Thermal and Mechanical Stability
The high-power lasers required for trapping and Rydberg excitation (often totaling several watts of optical power) introduce significant thermal gradients. Even a 10 mK shift in the vacuum chamber window can cause wavefront distortion, which degrades the trap quality. Engineering solutions include:
- Active Thermal Stabilization: Peltier-cooled window mounts and vibration-isolated breadboards.
- Vacuum Window Coatings: High-damage-threshold V-coatings to prevent localized heating from the 1064nm trapping beams.
Algorithmic Advantages: Hamiltonian Simulation
While gate-based error correction is the long-term goal, the 1,000-qubit array is currently being utilized for Analog Hamiltonian Simulation.
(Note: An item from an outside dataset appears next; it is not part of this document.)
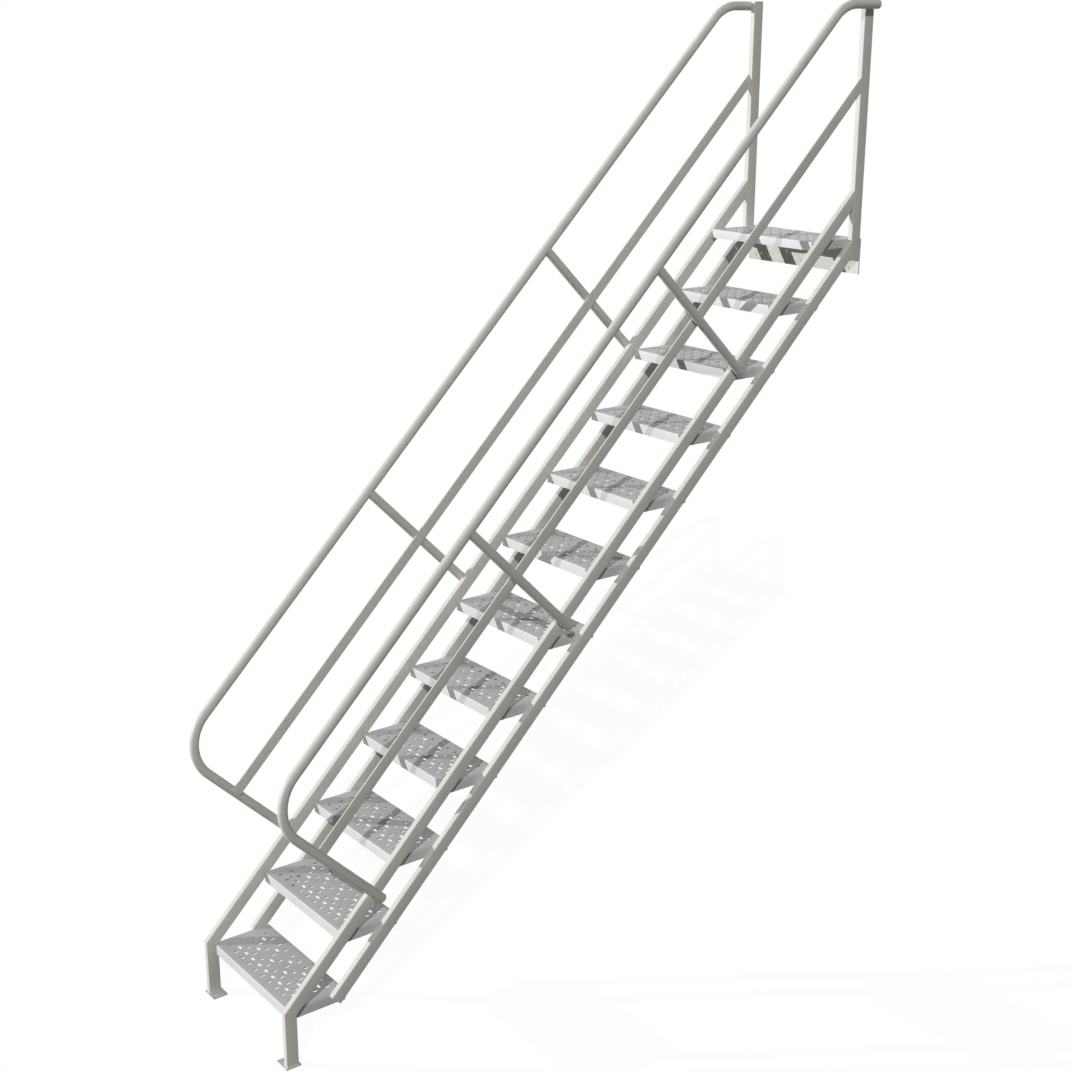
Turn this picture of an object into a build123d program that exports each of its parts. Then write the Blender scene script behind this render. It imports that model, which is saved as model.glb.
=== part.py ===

By tuning the Rydberg interaction and the laser detuning ($\Delta$), researchers can map the system directly to the Transverse Field Ising Model (TFIM).
"The ability to simulate 2D frustrated magnetism on 1,000 sites with arbitrary geometry allows us to explore quantum phase transitions that are strictly beyond the reach of classical Monte Carlo simulations due to the sign problem."
This analog mode allows the system to remain useful even before 2-qubit gate fidelities reach the 99.99% threshold required for large-scale fault tolerance.
Conclusion and Outlook
The scale-up to 1,024 qubits marks the end of the small-scale prototype era for neutral atom quantum computing. The focus is now shifting toward interconnects—linking multiple vacuum chambers via optical fibers to create a modular quantum network. If current scaling trends for Rydberg gate fidelity and atom transport efficiency hold, the transition to a 10,000-qubit system by 2028 appears technically feasible, provided that the challenges of laser power distribution and vacuum-limited lifetimes are solved through integrated photonics and improved cryogenic pumping.